Die Aufzeichnung des Unterrichts auf Videos wurde von einem kleinen professionellen Kamerateam übernommen.
Unmittelbar nach der Festlegung der Zielrichtung unseres Projektes begannen die Studentinnen selbstständig mit der Einteilung von Gruppen und Themen auf die geplanten Termine und mit der Vorbereitung ihrer Unterrichtssequenzen. Zur Verfügung standen ihnen Materialien und Ideen aus den letzten Jahren, aber auch ein paar von uns mitgebrachte neue Experimentierideen zur Thermodynamik. Sie arbeiten in Gruppen.
Sie griffen dabei auf Experimentierideen zurück, die wir mit ihnen in den letzten Jahren entwickelt hatten, gingen aber auch bald darüber hinaus, indem sie eigene Ideen hinzufügten: Konstruktion von Kaleidoskopen und Periskopen, Präparation von Ochsenaugen…
Dabei sollten von Anfang an Leitideen zu den Unterrichtszielen und den dahin führenden Aktivitäten der Schüler formuliert werden.

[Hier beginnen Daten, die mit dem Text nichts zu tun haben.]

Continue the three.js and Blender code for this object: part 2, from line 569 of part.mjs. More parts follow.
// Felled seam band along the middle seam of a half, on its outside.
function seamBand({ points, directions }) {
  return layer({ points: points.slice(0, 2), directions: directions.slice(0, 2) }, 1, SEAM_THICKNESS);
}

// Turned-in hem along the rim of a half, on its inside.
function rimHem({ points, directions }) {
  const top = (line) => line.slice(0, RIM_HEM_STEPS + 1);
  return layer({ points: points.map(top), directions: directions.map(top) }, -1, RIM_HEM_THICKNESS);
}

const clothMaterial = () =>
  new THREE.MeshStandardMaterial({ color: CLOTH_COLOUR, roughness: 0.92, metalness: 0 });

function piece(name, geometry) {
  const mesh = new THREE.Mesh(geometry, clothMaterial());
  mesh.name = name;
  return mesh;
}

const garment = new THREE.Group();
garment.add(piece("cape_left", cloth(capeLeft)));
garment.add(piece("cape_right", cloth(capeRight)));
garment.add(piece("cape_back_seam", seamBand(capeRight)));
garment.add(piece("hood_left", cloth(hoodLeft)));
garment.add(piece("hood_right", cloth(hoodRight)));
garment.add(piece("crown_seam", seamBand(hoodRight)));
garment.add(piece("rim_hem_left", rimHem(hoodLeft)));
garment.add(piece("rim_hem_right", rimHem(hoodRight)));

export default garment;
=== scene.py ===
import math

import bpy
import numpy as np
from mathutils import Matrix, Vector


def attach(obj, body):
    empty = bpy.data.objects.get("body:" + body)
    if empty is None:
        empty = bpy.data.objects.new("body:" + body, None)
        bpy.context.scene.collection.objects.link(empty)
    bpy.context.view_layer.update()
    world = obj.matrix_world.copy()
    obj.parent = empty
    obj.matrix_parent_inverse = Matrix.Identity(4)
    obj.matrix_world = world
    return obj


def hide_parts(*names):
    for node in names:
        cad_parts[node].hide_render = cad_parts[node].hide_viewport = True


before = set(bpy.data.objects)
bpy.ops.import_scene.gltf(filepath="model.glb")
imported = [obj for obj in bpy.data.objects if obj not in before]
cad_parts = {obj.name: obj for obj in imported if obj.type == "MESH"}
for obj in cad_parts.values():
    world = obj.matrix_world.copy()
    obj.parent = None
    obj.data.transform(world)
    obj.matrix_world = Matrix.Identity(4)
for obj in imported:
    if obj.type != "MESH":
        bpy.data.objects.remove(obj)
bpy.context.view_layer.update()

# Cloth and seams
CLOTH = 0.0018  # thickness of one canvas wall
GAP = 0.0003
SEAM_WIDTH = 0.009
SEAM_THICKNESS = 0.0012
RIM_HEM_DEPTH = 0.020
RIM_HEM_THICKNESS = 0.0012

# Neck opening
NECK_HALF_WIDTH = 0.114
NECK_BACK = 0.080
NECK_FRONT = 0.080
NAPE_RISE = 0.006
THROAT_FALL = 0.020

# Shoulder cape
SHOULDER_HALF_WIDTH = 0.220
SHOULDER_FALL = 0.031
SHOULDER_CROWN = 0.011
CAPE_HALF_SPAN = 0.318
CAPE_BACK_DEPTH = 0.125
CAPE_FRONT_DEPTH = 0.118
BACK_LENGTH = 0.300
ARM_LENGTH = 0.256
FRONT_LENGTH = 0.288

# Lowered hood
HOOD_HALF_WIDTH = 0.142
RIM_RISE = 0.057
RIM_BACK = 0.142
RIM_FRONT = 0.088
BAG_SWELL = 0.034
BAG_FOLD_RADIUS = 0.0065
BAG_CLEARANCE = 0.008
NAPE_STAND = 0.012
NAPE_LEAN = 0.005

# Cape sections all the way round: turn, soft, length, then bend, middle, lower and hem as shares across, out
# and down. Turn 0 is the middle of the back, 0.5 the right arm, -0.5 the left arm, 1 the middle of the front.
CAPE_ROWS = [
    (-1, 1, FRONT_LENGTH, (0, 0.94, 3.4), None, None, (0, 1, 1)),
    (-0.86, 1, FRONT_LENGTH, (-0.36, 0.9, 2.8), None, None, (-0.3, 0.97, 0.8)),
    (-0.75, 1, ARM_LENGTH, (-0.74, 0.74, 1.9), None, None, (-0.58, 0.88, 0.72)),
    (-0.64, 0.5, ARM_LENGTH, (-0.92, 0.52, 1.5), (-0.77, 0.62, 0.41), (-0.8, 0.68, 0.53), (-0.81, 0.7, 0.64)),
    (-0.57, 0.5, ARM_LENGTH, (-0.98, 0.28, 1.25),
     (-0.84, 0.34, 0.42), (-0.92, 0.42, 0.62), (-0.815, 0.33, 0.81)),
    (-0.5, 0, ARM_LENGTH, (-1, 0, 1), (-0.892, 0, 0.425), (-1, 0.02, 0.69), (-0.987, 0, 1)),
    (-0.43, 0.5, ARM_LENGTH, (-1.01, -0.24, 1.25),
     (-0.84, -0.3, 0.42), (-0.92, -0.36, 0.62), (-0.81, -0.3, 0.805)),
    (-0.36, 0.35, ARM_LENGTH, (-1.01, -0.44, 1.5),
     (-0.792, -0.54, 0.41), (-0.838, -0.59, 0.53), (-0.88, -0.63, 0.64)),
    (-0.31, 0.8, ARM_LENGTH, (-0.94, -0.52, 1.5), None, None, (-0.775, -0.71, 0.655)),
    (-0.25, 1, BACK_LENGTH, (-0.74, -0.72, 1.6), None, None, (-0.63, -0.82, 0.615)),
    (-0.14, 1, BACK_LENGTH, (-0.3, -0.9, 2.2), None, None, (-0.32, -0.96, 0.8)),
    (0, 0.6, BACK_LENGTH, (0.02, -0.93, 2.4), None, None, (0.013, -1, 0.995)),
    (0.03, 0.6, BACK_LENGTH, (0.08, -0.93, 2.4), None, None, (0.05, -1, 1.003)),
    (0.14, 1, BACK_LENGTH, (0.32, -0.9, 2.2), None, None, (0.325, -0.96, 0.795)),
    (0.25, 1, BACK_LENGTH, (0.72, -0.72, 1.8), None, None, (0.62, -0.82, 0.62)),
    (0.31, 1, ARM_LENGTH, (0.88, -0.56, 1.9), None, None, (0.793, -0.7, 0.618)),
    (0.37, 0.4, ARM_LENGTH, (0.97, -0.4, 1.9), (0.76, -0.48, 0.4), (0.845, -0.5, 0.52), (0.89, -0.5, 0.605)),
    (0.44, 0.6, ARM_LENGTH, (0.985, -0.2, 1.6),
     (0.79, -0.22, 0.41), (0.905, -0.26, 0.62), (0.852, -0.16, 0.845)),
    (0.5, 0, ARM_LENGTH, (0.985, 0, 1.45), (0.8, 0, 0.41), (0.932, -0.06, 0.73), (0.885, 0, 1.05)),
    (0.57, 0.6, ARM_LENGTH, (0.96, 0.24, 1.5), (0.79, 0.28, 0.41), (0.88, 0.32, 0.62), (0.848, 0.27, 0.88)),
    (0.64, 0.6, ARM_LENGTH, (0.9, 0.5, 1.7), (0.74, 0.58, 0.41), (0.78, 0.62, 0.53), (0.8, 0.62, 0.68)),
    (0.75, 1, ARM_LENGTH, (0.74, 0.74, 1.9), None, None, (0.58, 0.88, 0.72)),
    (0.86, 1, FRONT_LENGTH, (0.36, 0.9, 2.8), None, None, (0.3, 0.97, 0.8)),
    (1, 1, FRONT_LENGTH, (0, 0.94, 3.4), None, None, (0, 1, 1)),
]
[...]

Wann immer es möglich wäre, sollte mit gleichartiger Unterrichtskonzeption Unterricht für Straßenkinder und für die Einrichtung „Las Granjas Infantiles“ durchgeführt werden.

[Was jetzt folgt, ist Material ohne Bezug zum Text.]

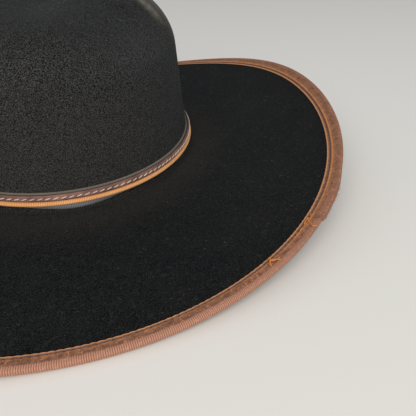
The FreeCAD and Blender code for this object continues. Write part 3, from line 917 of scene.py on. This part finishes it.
def build_band_stitches():
    """Cream stitches of two twisted strands, each slanting a little across the leather."""
    paths = []
    radii = []
    strand_steps = 9
    for index in range(BAND_STITCHES):
        middle = 360.0 * (index + 0.5) / BAND_STITCHES
        face = STRIP_OFFSET + STRIP_THICKNESS - 0.9 * STRIP_LEAN
        if abs(middle - LAP_TURN) < LAP_HALF_TURN + 1.2:
            face += 1.0
        half_turn = 0.35 * 360.0 / BAND_STITCHES
        share = np.linspace(-1.0, 1.0, strand_steps)
        arch = np.sqrt(np.clip(1.0 - share ** 4, 0.0, 1.0))
        for strand in (0.0, np.pi):
            twist = strand + 5.0 * share
            offset = face - 0.16 + 0.32 * arch + 0.14 * np.cos(twist)
            height = BAND_STITCH_HEIGHT + 0.4 * share + 0.14 * np.sin(twist)
            turns = middle + half_turn * share
            paths.append(crown_places(offset, height, turns))
            radii.append(0.09 + 0.12 * arch)
    made = tube_batch("hatband_stitches", paths, radii, sides=6)
    made.data.materials.append(plain_material("band_thread", rgb(222, 211, 197), 0.7))
    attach(made, "hatband")
    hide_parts("hatband_stitching")


# ---------------------------------------------------------------- inside the crown
SWEATBAND_OFFSET = 3.1
SWEATBAND_LOW = -1.6
SWEATBAND_HIGH = 56.0
SWEATBAND_STITCHES = 200
SWEATBAND_SEAM_HEIGHT = 2.2
REED_RADIUS = 0.8


def build_sweatband():
    turns = np.linspace(0.0, 360.0, 480, endpoint=False)
    heights = np.linspace(SWEATBAND_LOW, SWEATBAND_HIGH, 40)
    angle = np.radians(turns)
    section = []
    edges = []
    for height in heights:
        ripple = 0.15 * np.sin(14 * angle + 0.1 * height) * smooth_step(height, 20.0, 56.0)
        section.append((-SWEATBAND_OFFSET - 1.0 + ripple, height + 0 * turns))
        edges.append(1.0 if height > 54.0 else 0.0)
    section.append((-SWEATBAND_OFFSET - 0.5 + 0 * turns, SWEATBAND_HIGH + 0.25 + 0 * turns))
    section.append((-SWEATBAND_OFFSET - 0.15 + 0 * turns, SWEATBAND_HIGH - 0.1 + 0 * turns))
    section.append((-SWEATBAND_OFFSET - 0.05 + 0 * turns, SWEATBAND_LOW + 0.2 + 0 * turns))
    edges.extend([1.0, 1.0, 0.5])
    made = hoop("sweatband_leather", section[::-1], turns)
    set_attribute(made, "edge", np.repeat(np.array(edges[::-1])[:, None], len(turns), 1))
    made.data.materials.append(leather_material("sweatband_leather", rgb(122, 80, 52), rgb(160, 110, 74),
                                                rgb(92, 58, 38), 260.0))
    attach(made, "hat")
    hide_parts("sweatband")


def build_reed():
    turns = np.linspace(0.0, 360.0, 360, endpoint=False)
    centre = -SWEATBAND_OFFSET + REED_RADIUS + 0.08
    section = []
    for step in range(10):
        lean = 2 * np.pi * step / 10
        section.append((centre + REED_RADIUS * math.cos(lean) + 0 * turns,
                        SWEATBAND_LOW + 0.7 + REED_RADIUS * math.sin(lean) + 0 * turns))
    made = hoop("sweatband_reed_cord", section, turns)
    made.data.materials.append(plain_material("reed", rgb(150, 128, 104), 0.6))
    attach(made, "hat")
    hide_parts("sweatband_reed")


def build_sweatband_stitches():
    count = SWEATBAND_STITCHES
    share = np.linspace(-1.0, 1.0, 6)
    paths = []
    for index in range(count):
        turns = 360.0 * (index + 0.5) / count + 0.36 * 360.0 / count * share
        arch = 0.25 * (1.0 - share ** 2)
        paths.append(crown_places(-SWEATBAND_OFFSET - 1.0 - arch, SWEATBAND_SEAM_HEIGHT + 0 * share, turns))
    made = tube_batch("sweatband_stitches", paths, [0.22] * count, sides=5)
    made.data.materials.append(plain_material("sweatband_thread", rgb(196, 170, 136), 0.7))
    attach(made, "hat")
    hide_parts("sweatband_stitching")


def build_bow():
    """Flat bow of narrow ribbon: two loops, two tails and a knot, on the sweatband at the back."""
    low, high = node_box("sweatband_bow")
    middle = 0.5 * (low + high)
    half_length = 0.5 * (high[0] - low[0])
    face = high[1] - 0.2
    width = 2.1
    vertices = []
    faces = []

    def ribbon(line, half_width):
        first = len(vertices)
        for x, out, z in line:
            for side, back in ((-1, 0), (1, 0), (1, 1), (-1, 1)):
                vertices.append((x, face - out + 0.22 * back, z + side * half_width))
        count = len(line)
        faces.extend(grid_faces(count, 4, first=first))
        faces.append([first + 3, first + 2, first + 1, first])
        last = first + 4 * (count - 1)
        faces.append([last, last + 1, last + 2, last + 3])

    for side in (-1, 1):
        loop = []
        for step in range(25):
            lean = 2 * math.pi * step / 24
            x = side * (0.8 + 0.5 * (half_length - 0.8) * (1 - math.cos(lean)))
            loop.append((x, 0.75 + 0.62 * math.sin(lean), middle[2] + 0.5 * side * math.sin(0.5 * lean)))
        ribbon(loop, width)
        tail = []
        for step in range(9):
            share = step / 8
            tail.append((side * (0.5 + 5.5 * share), 0.3 + 0.1 * math.sin(4 * share),
                         middle[2] - 1.2 - 3.2 * share))
        ribbon(tail, 1.1)
    knot = []
    for step in range(13):
        lean = math.pi * step / 12
        knot.append((1.3 * math.cos(lean), 0.3 + 1.45 * math.sin(lean), middle[2]))
    ribbon(knot, 1.4)
    made = make_object("sweatband_bow_ribbon", np.array(vertices), faces, smooth=False)
    made.data.materials.append(plain_material("bow_ribbon", rgb(92, 66, 54), 0.6))
    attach(made, "hat")
    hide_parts("sweatband_bow")


def satin_material():
    paint = Paint("satin")
    weave = paint.noise(1800.0, 2.0, 0.6, 0.0, (1.0, 1.0, 6.0))
    drift = paint.noise(40.0, 3.0, 0.5)
    colour = paint.mix(paint.levels(drift, 0.3, 0.7), rgb(104, 88, 74), rgb(132, 114, 98))
    paint.set(Base_Color=colour, Roughness=0.36, Sheen_Weight=0.4, Sheen_Roughness=0.3,
              Normal=paint.bump(weave, 0.25, 0.0002))
    paint.shader.inputs["Anisotropic"].default_value = 0.5
    return paint.material


LINER_OFFSET = 2.6
LINER_THICKNESS = 0.35
LINER_LOW = 42.0
TIP_LEVEL = 3.34
# The lining's side is a straight strip of cloth and its tip an oval. Level of the side's lower edge on the
# felt:
SIDE_LOW_LEVEL = 2.0 + (LINER_LOW - BREAK_RADIUS) / (SHOULDER_HEIGHT - BREAK_RADIUS)


def lining_skin(name, levels, gather, close_top):
    """Thin closed cloth under the felt, softly gathered into folds."""
    turns = np.linspace(0.0, 360.0, 540, endpoint=False)
    angle = np.radians(turns)
    folds = np.sin(36 * angle + 1.3 * np.sin(5 * angle)) * 0.5 + 0.5
    level_share = (levels - levels[0]) / (levels[-1] - levels[0])
    fold_depth = gather * folds[None, :] * (np.sin(np.pi * level_share) ** 0.8)[:, None]
    normals = felt_normals(levels, turns)
    points = felt_points(levels, turns)
    outer = points - normals * (LINER_OFFSET + fold_depth)[..., None]
    inner = outer - normals * LINER_THICKNESS
    if close_top:
        return domed_object(name, np.concatenate([outer[::-1], inner]))
    return ring_object(name, np.concatenate([outer, inner[::-1]]))


def build_lining():
    satin = satin_material()
    side_levels = np.concatenate([np.linspace(SIDE_LOW_LEVEL, 3.0, 12, endpoint=False),
                                  np.linspace(3.0, TIP_LEVEL - 0.01, 34)])
    side = lining_skin("lining_side", side_levels, 1.2, False)
    tip = lining_skin("lining_tip", np.linspace(TIP_LEVEL, 3.97, 50), 0.15, True)
    for made, node in ((side, "liner_side"), (tip, "liner_tip")):
        made.data.materials.append(satin)
        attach(made, "hat")
        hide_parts(node)


# ---------------------------------------------------------------- stage, lights and camera
FLOOR_HALF = 6000
FLOOR_DROP = 0.2            # below the lowest ribbon, so that the two faces don't meet
HAT_MIDDLE = (0.0, 0.0, 0.05)
CAMERA_LENS = 37.2
CAMERA_TILT = 33.29         # below level, degrees
CAMERA_ROLL = -0.39
CAMERA_TURN = -16.43


def build_stage():
    corners = [(-1, -1), (1, -1), (1, 1), (-1, 1)]
    points = [(x * FLOOR_HALF, y * FLOOR_HALF, -FLOOR_DROP) for x, y in corners]
    floor = make_object("floor", np.array(points), [[0, 1, 2, 3]])
    paint = Paint("floor")
    paint.set(Base_Color=rgb(226, 224, 219), Roughness=0.55)
    floor.data.materials.append(paint.material)


def add_area(name, place, target, size, power, colour):
    light = bpy.data.lights.new(name, "AREA")
    light.shape = "DISK"
    light.size = size
    light.energy = power
    light.color = colour
    made = bpy.data.objects.new(name, light)
    made.location = place
    aim = Vector(target) - Vector(place)
    made.rotation_euler = aim.to_track_quat("-Z", "Y").to_euler()
    bpy.context.scene.collection.objects.link(made)


def build_lights():
    world = bpy.data.worlds.new("studio")
    world.use_nodes = True
    background = world.node_tree.nodes["Background"]
    background.inputs["Color"].default_value = (0.96, 0.98, 1.0, 1.0)
    background.inputs["Strength"].default_value = 0.52
    bpy.context.scene.world = world
    add_area("window", (-0.5, -1.0, 0.85), HAT_MIDDLE, 1.1, 10.5, (1.0, 0.93, 0.85))
    add_area("fill", (1.0, -0.75, 1.15), HAT_MIDDLE, 1.5, 6.0, (0.95, 0.975, 1.0))


def build_camera():
    camera = bpy.data.cameras.new("camera")
    camera.sensor_width = 36.0
    camera.lens = CAMERA_LENS
    made = bpy.data.objects.new("camera", camera)
    made.location = (0.0154, -0.3080, BASE_Z * MM + 0.12735)
    made.rotation_euler = (math.radians(90.0 - CAMERA_TILT), math.radians(CAMERA_ROLL),
                           math.radians(CAMERA_TURN))
    bpy.context.scene.collection.objects.link(made)
    bpy.context.scene.camera = made


build_camera()
build_lights()
build_stage()
build_felt()
build_lint()
build_binding()
build_binding_stitches()
build_splice_thread()
build_fray()
build_band_ribbon()
build_backing()
build_strip()
build_band_stitches()
build_sweatband()
build_reed()
build_sweatband_stitches()
build_bow()
build_lining()
bpy.context.scene.view_settings.view_transform = "Standard"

Insgesamt ergaben sich so drei Unterrichtstermine bei „Las Granjas Infantiles“, zwei Termine mit Straßenkindern in der Escuela Normal und zwei Termine im Patio Don Bosco.
Durchweg war bei den unterrichteten Kindern ein hohes Maß an Aufmerksamkeit und ein großes Interesse an den vorgestellten Phänomenen festzustellen. Deutlich wurde jedoch, dass die Gruppe der Straßenkinder über eine geringere Konzentrationsfähigkeit und weniger entwickelte Vorkenntnisse verfügten.
Gleichermaßen interessiert waren alle Gruppen daran, selbst Experimente durchzuführen. Bei den Straßenkindern zeigte sich ein besonderes Bedürfnis, möglichst viel unterschiedliches Material in einem Versuchsaufbau zu vereinigen. Auch wurde besonders bei Straßenkindern das permanente Wiederholen und Vorführen eines einmal gefundenen Effekts beobachtet.
In den Reflexionsphasen zeigten sich die Studentinnen und Studenten erstaunt darüber, wie viele Details über den Unterrichtsverlauf aus den Videoaufnahmen sichtbar wurden. Heftig wurde die als mehr oder weniger angemessen empfundene Fachsprache der Unterrichtenden kritisiert. Die von den Kindern eingebrachten Vorkenntnisse und Ideen konnten analysiert und verglichen werden. Die Studentinnen und Studenten beobachteten insbesondere, dass zu viel Experimentiermaterial auf den Tischen die Konzentration der Straßenkinder stark beeinträchtigte. In den folgenden Unterrichtsstunden wurden darauf hin nur noch diejenigen Materialien präsentiert, die unmittelbar benötigt wurden.
Neben einem Besuch der Feria de los Flores in Medellin wurden wir in diesem Jahr zu einem Ausflug in das Dorf Gomez Plata eingeladen. Hier lohnte sich bereits die Fahrt durch wunderbare grüne Kordillerenlandschaften und der Ort faszinierte durch seine in Hügellandschaft eingebettete Lage, seinen Markt und reizvolle Straßenzüge.
Unsere Reise nach Kolumbien wurde finanziell von der Pädagogischen Hochschule Heidelberg unterstützt. Wir danken für die Bereitstellung von Unterrichtsmaterial und Reisekostenzuschüssen.